== Exercise objective ==
Copy the records below exactly as they appear.
_ _ _ _ _ _ _
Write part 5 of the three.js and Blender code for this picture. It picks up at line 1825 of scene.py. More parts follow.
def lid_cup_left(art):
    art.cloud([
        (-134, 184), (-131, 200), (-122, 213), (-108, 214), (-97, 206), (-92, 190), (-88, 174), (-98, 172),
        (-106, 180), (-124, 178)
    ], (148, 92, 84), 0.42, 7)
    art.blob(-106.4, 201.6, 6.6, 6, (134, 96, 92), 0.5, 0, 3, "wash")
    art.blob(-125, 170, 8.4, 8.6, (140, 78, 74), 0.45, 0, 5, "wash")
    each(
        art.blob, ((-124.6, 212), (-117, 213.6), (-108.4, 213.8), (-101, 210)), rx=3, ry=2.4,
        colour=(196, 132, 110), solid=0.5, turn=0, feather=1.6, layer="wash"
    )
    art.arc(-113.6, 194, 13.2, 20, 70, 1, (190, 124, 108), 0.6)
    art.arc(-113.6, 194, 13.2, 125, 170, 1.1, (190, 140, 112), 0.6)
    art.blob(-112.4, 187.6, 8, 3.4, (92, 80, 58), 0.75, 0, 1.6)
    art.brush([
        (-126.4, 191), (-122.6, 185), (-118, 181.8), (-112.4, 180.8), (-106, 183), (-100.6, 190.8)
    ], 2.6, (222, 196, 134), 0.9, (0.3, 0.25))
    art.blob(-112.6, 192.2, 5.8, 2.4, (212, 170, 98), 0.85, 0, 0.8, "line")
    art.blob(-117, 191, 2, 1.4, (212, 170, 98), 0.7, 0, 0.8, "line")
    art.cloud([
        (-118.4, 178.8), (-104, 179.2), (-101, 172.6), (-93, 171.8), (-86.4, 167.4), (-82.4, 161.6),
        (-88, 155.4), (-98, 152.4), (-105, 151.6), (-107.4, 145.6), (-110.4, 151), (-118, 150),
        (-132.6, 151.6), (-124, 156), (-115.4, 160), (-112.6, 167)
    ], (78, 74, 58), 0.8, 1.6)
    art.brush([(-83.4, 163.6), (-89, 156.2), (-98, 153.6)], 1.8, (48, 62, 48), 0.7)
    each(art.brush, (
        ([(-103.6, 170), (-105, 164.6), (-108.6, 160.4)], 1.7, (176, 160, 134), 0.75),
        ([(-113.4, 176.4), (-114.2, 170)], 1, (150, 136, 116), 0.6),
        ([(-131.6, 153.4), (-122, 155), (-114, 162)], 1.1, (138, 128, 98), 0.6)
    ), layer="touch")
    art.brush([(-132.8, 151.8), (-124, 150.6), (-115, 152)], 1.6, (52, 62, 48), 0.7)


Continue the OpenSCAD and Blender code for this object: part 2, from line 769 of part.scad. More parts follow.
_ _ _ _ _ _ _
== Written solution ==
Write part 5 of the three.js and Blender code for this picture. It picks up at line 1825 of scene.py. More parts follow.
def lid_cup_left(art):
    art.cloud([
        (-134, 184), (-131, 200), (-122, 213), (-108, 214), (-97, 206), (-92, 190), (-88, 174), (-98, 172),
        (-106, 180), (-124, 178)
    ], (148, 92, 84), 0.42, 7)
    art.blob(-106.4, 201.6, 6.6, 6, (134, 96, 92), 0.5, 0, 3, "wash")
    art.blob(-125, 170, 8.4, 8.6, (140, 78, 74), 0.45, 0, 5, "wash")
    each(
        art.blob, ((-124.6, 212), (-117, 213.6), (-108.4, 213.8), (-101, 210)), rx=3, ry=2.4,
        colour=(196, 132, 110), solid=0.5, turn=0, feather=1.6, layer="wash"
    )
    art.arc(-113.6, 194, 13.2, 20, 70, 1, (190, 124, 108), 0.6)
    art.arc(-113.6, 194, 13.2, 125, 170, 1.1, (190, 140, 112), 0.6)
    art.blob(-112.4, 187.6, 8, 3.4, (92, 80, 58), 0.75, 0, 1.6)
    art.brush([
        (-126.4, 191), (-122.6, 185), (-118, 181.8), (-112.4, 180.8), (-106, 183), (-100.6, 190.8)
    ], 2.6, (222, 196, 134), 0.9, (0.3, 0.25))
    art.blob(-112.6, 192.2, 5.8, 2.4, (212, 170, 98), 0.85, 0, 0.8, "line")
    art.blob(-117, 191, 2, 1.4, (212, 170, 98), 0.7, 0, 0.8, "line")
    art.cloud([
        (-118.4, 178.8), (-104, 179.2), (-101, 172.6), (-93, 171.8), (-86.4, 167.4), (-82.4, 161.6),
        (-88, 155.4), (-98, 152.4), (-105, 151.6), (-107.4, 145.6), (-110.4, 151), (-118, 150),
        (-132.6, 151.6), (-124, 156), (-115.4, 160), (-112.6, 167)
    ], (78, 74, 58), 0.8, 1.6)
    art.brush([(-83.4, 163.6), (-89, 156.2), (-98, 153.6)], 1.8, (48, 62, 48), 0.7)
    each(art.brush, (
        ([(-103.6, 170), (-105, 164.6), (-108.6, 160.4)], 1.7, (176, 160, 134), 0.75),
        ([(-113.4, 176.4), (-114.2, 170)], 1, (150, 136, 116), 0.6),
        ([(-131.6, 153.4), (-122, 155), (-114, 162)], 1.1, (138, 128, 98), 0.6)
    ), layer="touch")
    art.brush([(-132.8, 151.8), (-124, 150.6), (-115, 152)], 1.6, (52, 62, 48), 0.7)


Continue the OpenSCAD and Blender code for this object: part 2, from line 769 of part.scad. More parts follow.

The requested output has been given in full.